Re: Issues with evaluating optional: ...

Hi all!

In http://lists.w3.org/Archives/Public/public-rdf-dawg/2006OctDec/0064.html

Fred Zemke wrotes:
> I would welcome comments from the Chileans, since their
> work sparked this thread.

Because I'm one of the Chileans, I'm responding to this ;-)

First, in SCS we follow a more standard algebraic syntax which simplifies
a lot of things (for example we have no problem in identifying what is the
first operand of OPTIONAL!). The official spec relies on implicit
association and precedence of operators (I say implicit because one can
only knows them following the grammar). Then when converting

> Q1: WHERE { ?X :n :p . ?Y :n :g OPTIONAL { ?X :c ?Z } }

it results in

P1: ( (?X :n :p) AND (?Y :n :g) )   OPTIONAL   ( ?X :c ?Z) )

because '.' has precedence over OPTIONAL in the grammar. And then

> Q2: WHERE { ?Y :n :g OPTIONAL { ?X :e ?Z } ?X :n :p }

results in

P2: ( (?Y :n :g) OPTIONAL (?X :e ?Z) )   AND   (?X :n :p )

because OPTIONAL *brakes* the query in two groups. Following the
compositional and operational semantics in SCS the two queries above are
not equivalent as (I think) all of us expect.

> SQL users do not expect to be able to permute
> JOIN and LEFT OUTER JOIN as shown between Q1 and Q2, because
> LEFT OUTER JOIN is known not to have such behavior.

exactly as they must not expect to be able to permute AND and OPTIONAL as
I show you above.

> I think that AND is an unfortunate name for
> this operator.

may be you are right.... we name it AND just to be consistent with what we
understand of the specification (the idea of graph matching), but we
actually define its semantics similarly to a JOIN in relational algebra.
(Just a note: the most important difference and the one that makes things
complex contrasting it with relational algebra, is that AND must be
defined as a *never null rejecting JOIN* wich is not the default case in
SQL. This can be seen in the extensive use of COALESCE and IS NULL in the
work of Fred and in the work by Richard Cyganiak
http://www.hpl.hp.com/techreports/2005/HPL-2005-170.html)

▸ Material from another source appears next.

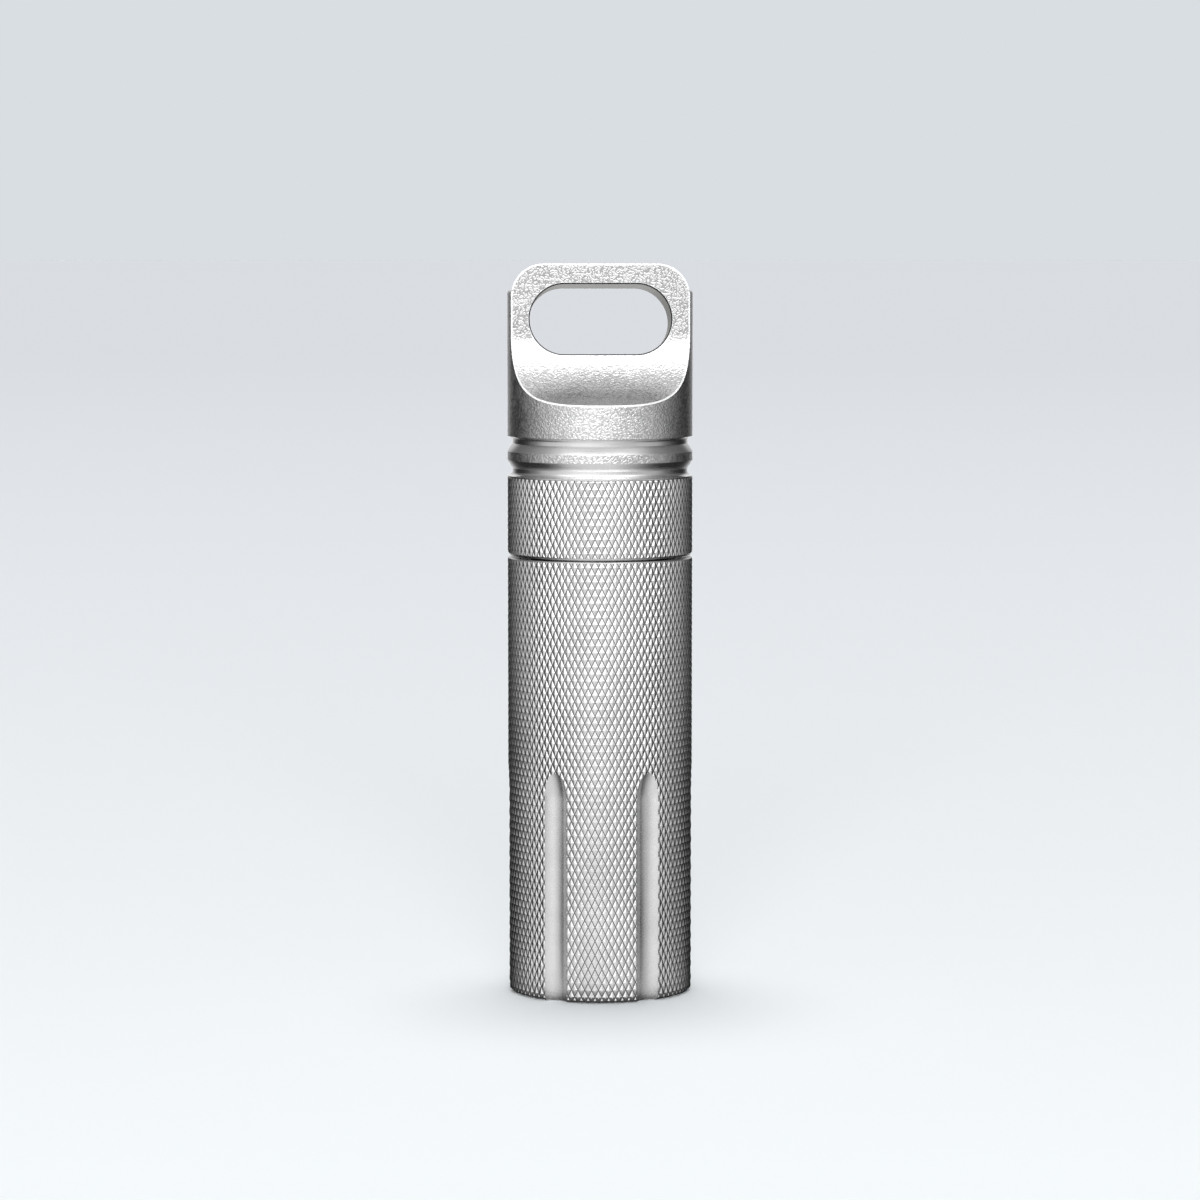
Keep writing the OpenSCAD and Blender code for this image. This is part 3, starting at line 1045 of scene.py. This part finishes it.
# %% [markdown]
# ## The gasket
# A washer punched from a sheet has nearly sharp edges, a little rounded by the punch. Where the rim of
# the neck presses on it, the rubber has kept a shallow ring. A turned section shows both.

# %% Punch the gasket
GASKET_ROUND = 0.15 * MM
GASKET_SEGMENTS = 160
PRESS_RING = [(0.3, 0), (0.45, 0.04), (0.9, 0.04), (1.05, 0)]

seal_low, seal_high = gasket_low.z + GASKET_ROUND, gasket_high.z - GASKET_ROUND
seal_in, seal_out = BORE_R + GASKET_ROUND, gasket_high.x - GASKET_ROUND
gasket_section = arc(seal_in, seal_low, GASKET_ROUND, 180, 270, 6)
gasket_section += [(BORE_R + out * MM, gasket_low.z + up * MM) for out, up in PRESS_RING]
gasket_section += arc(seal_out, seal_low, GASKET_ROUND, 270, 360, 6)
gasket_section += arc(seal_out, seal_high, GASKET_ROUND, 0, 90, 6)
gasket_section += arc(seal_in, seal_high, GASKET_ROUND, 90, 180, 6)
seal = give(turn_ring("seal_washer", gasket_section, GASKET_SEGMENTS), silicone)
tell(seal)

# %% [markdown]
# ## Smooth shading
# Round walls should look round, while every edge that was cut should stay crisp. Smoothing by angle does
# both: facets that meet at less than the limit are smoothed, and the knurl's diamonds and the chamfers stay
# sharp. Then each piece is hung on the body it moves with, and the CAD node it stands for is hidden.

# %% Smooth by angle and let the pieces ride on the frame
METAL_LIMIT = math.radians(11)
RUBBER_LIMIT = math.radians(28)


def part_finishes(piece):
    """Marks the border of every finish as sharp, so that no shading runs from one cut into the next."""
    pick(piece)
    bpy.ops.object.mode_set(mode="EDIT")
    for index in range(len(piece.material_slots)):
        bpy.ops.mesh.select_mode(type="FACE")
        bpy.ops.mesh.select_all(action="DESELECT")
        piece.active_material_index = index
        bpy.ops.object.material_slot_select()
        bpy.ops.mesh.region_to_loop()
        bpy.ops.mesh.mark_sharp()
    bpy.ops.mesh.select_mode(type="VERT")
    bpy.ops.object.mode_set(mode="OBJECT")


for piece, limit, body_name, node, slot in (
    (body, METAL_LIMIT, "container", "body", "body_metal"),
    (neck_ring, RUBBER_LIMIT, "container", "neck_o_ring", "ring_rubber"),
    (cap, METAL_LIMIT, "screw_cap", "cap", "cap_metal"),
    (seal, RUBBER_LIMIT, "seal_disc", "cap_gasket", "gasket_rubber"),
):
    part_finishes(piece)
    bpy.ops.object.shade_smooth_by_angle(angle=limit)
    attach(piece, body_name)
    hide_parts(node)
    print(f"{piece.name} rides on {body_name} and stands for {node}")

# %% [markdown]
# ## The floor
# The floor is one pale sheet that runs to the horizon, where it meets a world of the same tone. In the
# photograph it grows a little darker and bluer with distance. Its tone follows one over the distance from
# the camera, as height in a picture does. Far out it has the distant tone on every side, so that the
# horizon is as soft in the other views.

# %% Lay the floor
CAMERA_DISTANCE = 539.5 * MM
BACKDROP = (0.693, 0.730, 0.761, 1)
FAR_FLOOR = (0.668, 0.686, 0.717, 1)
NEAR_FLOOR = (0.875, 0.905, 0.918, 1)
FULL_NEARNESS = 2.33
FLOOR_FADE = (0.7, 4.0)

pale, graph, place, x, y, z = new_finish("pale_floor")
distance = y + CAMERA_DISTANCE
nearness = 1 / distance.maths("MAXIMUM", distance, 0.2)
nearness = graph.node("ShaderNodeMapRange", None, {"Value": nearness, 1: 0, 2: FULL_NEARNESS})
reach = (x * x + y * y) ** 0.5
nearness = nearness * (1 - reach.rise(*FLOOR_FADE))
shader = pale.node_tree.nodes["Principled BSDF"]
graph.feed(shader.inputs["Base Color"], graph.blend(nearness, FAR_FLOOR, NEAR_FLOOR))
shader.inputs["Roughness"].default_value = 1.0
shader.inputs["Specular IOR Level"].default_value = 0.0

bpy.ops.mesh.primitive_plane_add(size=400)
floor = bpy.context.object
floor.name = "floor"
give(floor, pale)
print(f"floor {floor.dimensions.x:.0f} m wide")

# %% [markdown]
# ## The camera
# The camera stands a little left of the middle, slightly above the loop and half a metre away. Its lens
# is long, because the ellipses of the joint and the base are shallow in the photograph.

# %% Set up the camera
CAMERA_HEIGHT = 99.4 * MM
CAMERA_AZIMUTH = math.radians(-1.2)
CAMERA_PITCH = math.radians(4.895)
LENS = 119.66

camera_data = bpy.data.cameras.new("camera")
camera_data.sensor_width = 36
camera_data.lens = LENS
camera_data.clip_start = 0.01
camera_data.clip_end = 500
camera = put("camera", camera_data)
camera.location = (
    CAMERA_DISTANCE * math.sin(CAMERA_AZIMUTH),
    -CAMERA_DISTANCE * math.cos(CAMERA_AZIMUTH),
    CAMERA_HEIGHT,
)
camera.rotation_euler = (math.pi / 2 - CAMERA_PITCH, 0, CAMERA_AZIMUTH)
bpy.context.scene.camera = camera
print(f"camera {CAMERA_DISTANCE / MM:.0f} mm away and {CAMERA_HEIGHT / MM:.0f} mm high, lens {LENS} mm")

# %% [markdown]
# ## A paper tent for the reflections
# Bare metal has no colour of its own: it shows what stands round it. A studio therefore puts a tent of
# paper round a metal piece, bright towards the camera and dark at the sides, and the cylinder gets its
# bright middle and dark edges. The tent here is a tall drum with a floor and a roof. Its greys lie in
# three bands: the low wall shows in the straight walls, the high wall in the top of the scoops and the
# bevels, and the floor in surfaces that look down. The low wall's first tones were worked out from mean
# brightnesses along the photograph's head, each turned into the direction it mirrors. Then all the tones
# were changed by trial, as a photographer moves the flags, until the stripes lay where the photograph has
# them. Close to the capsule the floor darkens, as it does under anything that stands on it. Only
# reflections see the tent, so it neither hides the capsule nor shades the floor.

# %% Raise the tent
TENT_R = 700 * MM
TENT_H = 1100 * MM
TENT_SEGMENTS = 96
UNDERFOOT_REACH = (0.08, 0.20)
HIGH_WALL = (0.11, 0.29)
ROOF_EDGE = (0.80, 1.09)
CONTACT_DARK = 0.08
CONTACT_REACH = (0.0125, 0.018)

LOW_TONES = [
    (-180, 0.95), (-163, 0.60), (-149, 0.09), (-138, 0.018), (-116, 0.027), (-98, 0.16),
    (-72, 0.60), (-50, 0.75), (-30, 0.96), (-14, 1.02), (2, 0.89), (20, 0.67),
    (34, 0.53), (56, 0.54), (76, 0.44), (98, 0.12), (116, 0.03), (138, 0.014),
    (149, 0.09), (163, 0.60), (180, 0.95),
]
HIGH_TONES = [
    (-180, 1.10), (-160, 0.80), (-142, 0.12), (-120, 0.18), (-95, 0.35), (-70, 0.64),
    (-50, 1.40), (-28, 2.60), (28, 2.60), (50, 1.20), (70, 0.48), (90, 0.24),
    (120, 0.14), (142, 0.10), (160, 0.80), (180, 1.10),
]
UNDERFOOT_TONES = [
    (-180, 0.60), (-155, 0.30), (-135, 0.020), (-110, 0.008), (-90, 0.019), (-70, 0.20),
    (-50, 0.62), (-24, 0.82), (16, 0.80), (50, 0.46), (70, 0.17), (90, 0.018),
    (110, 0.008), (135, 0.020), (155, 0.30), (180, 0.60),
]
ROOF_TONE = (0.66, 0.66, 0.66, 1)


def tone_ramp(graph, share, tones):
    """A grey that changes round the axis; each tone stands at an angle in degrees from the front."""
    grey = graph.node("ShaderNodeValToRGB", None, {0: share})
    ramp = grey.socket.node.color_ramp
    ramp.interpolation = "EASE"
    while len(ramp.elements) < len(tones):
        ramp.elements.new(1)
    for element, (side, tone) in zip(ramp.elements, tones):
        element.position = side / 360 + 0.5
        element.color = (tone, tone, tone, 1)
    return grey


paper, graph, place, x, y, z = new_finish("tent_paper")
share = x.maths("ARCTAN2", x, 0 - y) / (2 * math.pi) + 0.5
low_tone = tone_ramp(graph, share, LOW_TONES)
high_tone = tone_ramp(graph, share, HIGH_TONES)
underfoot = tone_ramp(graph, share, UNDERFOOT_TONES)
radius = (x * x + y * y) ** 0.5
floor_tone = graph.blend(radius.rise(*UNDERFOOT_REACH), underfoot, low_tone)
wall_tone = graph.blend(z.rise(*HIGH_WALL), floor_tone, high_tone)
tone = graph.blend(z.rise(*ROOF_EDGE), wall_tone, ROOF_TONE)
strength = CONTACT_DARK + (1 - CONTACT_DARK) * radius.rise(*CONTACT_REACH)
glow = graph.node("ShaderNodeEmission", None, {"Color": tone, "Strength": strength})
graph.feed(paper.node_tree.nodes["Material Output"].inputs["Surface"], glow)

tent_floor = 0.1 * MM
tent_section = [(bar_r - MM, tent_floor), (TENT_R, tent_floor), (TENT_R, TENT_H), (MM, TENT_H)]
tent = give(turn("tent", tent_section, TENT_SEGMENTS), paper)
for kind in ("camera", "diffuse", "shadow", "transmission"):
    setattr(tent, f"visible_{kind}", False)
print(f"tent {2 * TENT_R:.1f} m across and {TENT_H:.1f} m high")

# %% [markdown]
# ## The lamps and the world
# Two broad lamps stand far off, one overhead and one behind the camera. They light the floor and the
# rubber, and the overhead one throws the soft shadow round the base. Polished metal doesn't mirror them,
# because the tent is what it mirrors. The world is an even dim dome, and wherever it is seen it has the
# backdrop's tone.

# %% Place the lamps and set the world
def far_lamp(name, power, spread, pitch, turn_z):
    """A distant soft lamp that polished metal doesn't mirror."""
    lamp_data = bpy.data.lights.new(name, "SUN")
    lamp_data.energy = power * math.pi
    lamp_data.angle = math.radians(spread)
    lamp = put(name, lamp_data)
    lamp.rotation_euler = (math.radians(pitch), 0, math.radians(turn_z))
    lamp.visible_glossy = False
    print(f"lamp {name}, strength {lamp_data.energy:.2f}")


far_lamp("overhead", power=0.66, spread=30, pitch=-10, turn_z=0)
far_lamp("front_fill", power=0.75, spread=30, pitch=78, turn_z=-1.2)

DIM_DOME = (0.24, 0.245, 0.25, 1)
world = bpy.data.worlds.new("studio")
bpy.context.scene.world = world
world.use_nodes = True
graph = Graph(world.node_tree)
seen = graph.node("ShaderNodeLightPath", output="Is Camera Ray")
seen = seen + graph.node("ShaderNodeLightPath", output="Is Glossy Ray")
background = world.node_tree.nodes["Background"]
graph.feed(background.inputs["Color"], graph.blend(seen, DIM_DOME, BACKDROP))
background.inputs["Strength"].default_value = 1.0
bpy.context.scene.view_settings.view_transform = "Standard"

About the examples in Bijan's previous message, they are different to the
above queries, they are something like

P1': (?X :n :p)    AND     ( (?Y :n :g) OPTIONAL ( ?X :c ?Z) )
P2': ( (?Y :n :g) OPTIONAL ( ?X :c ?Z) )     AND    (?X :n :p)

which translated to SPARQL original syntax result in

Q1': { { ?X :n :p } . { ?Y :n :g OPTIONAL { ?X :c ?Z }} }
Q2': { { ?Y :n :g OPTIONAL { ?X :c ?Z }} . { ?X :n :p } }

The question then is if the above two queries must be equivalent or not.
Our compositional semantics makes them equivalent (I think that they are
also equivalent in Fred's translation to SQL). But the alternative
operational semantics that we present in SCS does not, and, as we report
in SCS, the two queries give different solutions in ARQ too (indeed we
define our operational semantics to follow closely ARQ's evaluation
algorithm).

I personally think that { A . B } must be equivalent to { B . A }, no
matter what A and B are. I also think that DAWG already agrees with this,
and it is clear in the definition of solutions for group graph patterns
(it is clear for me, am I right?). So, commutativity of AND (or JOIN, or
whatever is used to define semantics of groups) is not a big problematic
issue.

> SPARQL queries have the advantage over SQL in compactness,
> but I think the operator denoted by dot (.) or concatenation
> of patterns will mislead our users when they throw OPTIONAL
> into the mix.  Look at the efforts I have expended in trying
> to specify what the first operand of OPTIONAL is.
>
> Andy Seaborne's recent grammar changes
> http://lists.w3.org/Archives/Public/public-rdf-dawg/2006OctDec/0055.html
> are a step forward, but I think the real solution is to
> make OPTIONAL into a bona fide binary operator, with a production
> such as
>
> OptionalPattern ::= GroupGraphPattern OPTIONAL GroupGraphPattern
>
> The existing syntax as a postfix operator whose first argument
> must be inferred just does not provide the clarity of a true
> binary operator in the BNF.

I totally agree with you Fred. But first, DAWG must decide if OPTIONAL is
or is not a *binary operator*, I think that this is a really important
issue. In SCS our compositional semantics defines it as binary operator
following a left outer join (the same note for AND/JOIN applies here about
*never null
rejecting*), but in the operational semantics the evaluation is
navigational following the intention of Andy and the ARQ evaluation
algorithm for OPTIONALs. For details see the thread starting in
http://lists.w3.org/Archives/Public/public-rdf-dawg-comments/2006Apr/0000.html

In SCS we formalized the two approaches reporting good/bad characteristic
of the two evaluation methods. DAWG must make the desgin decision about
OPTIONALs, and this decision must be stated clearly in the specification.

Cheers,
- jorge (the Chilean)

Received on Saturday, 14 October 2006 23:10:52 UTC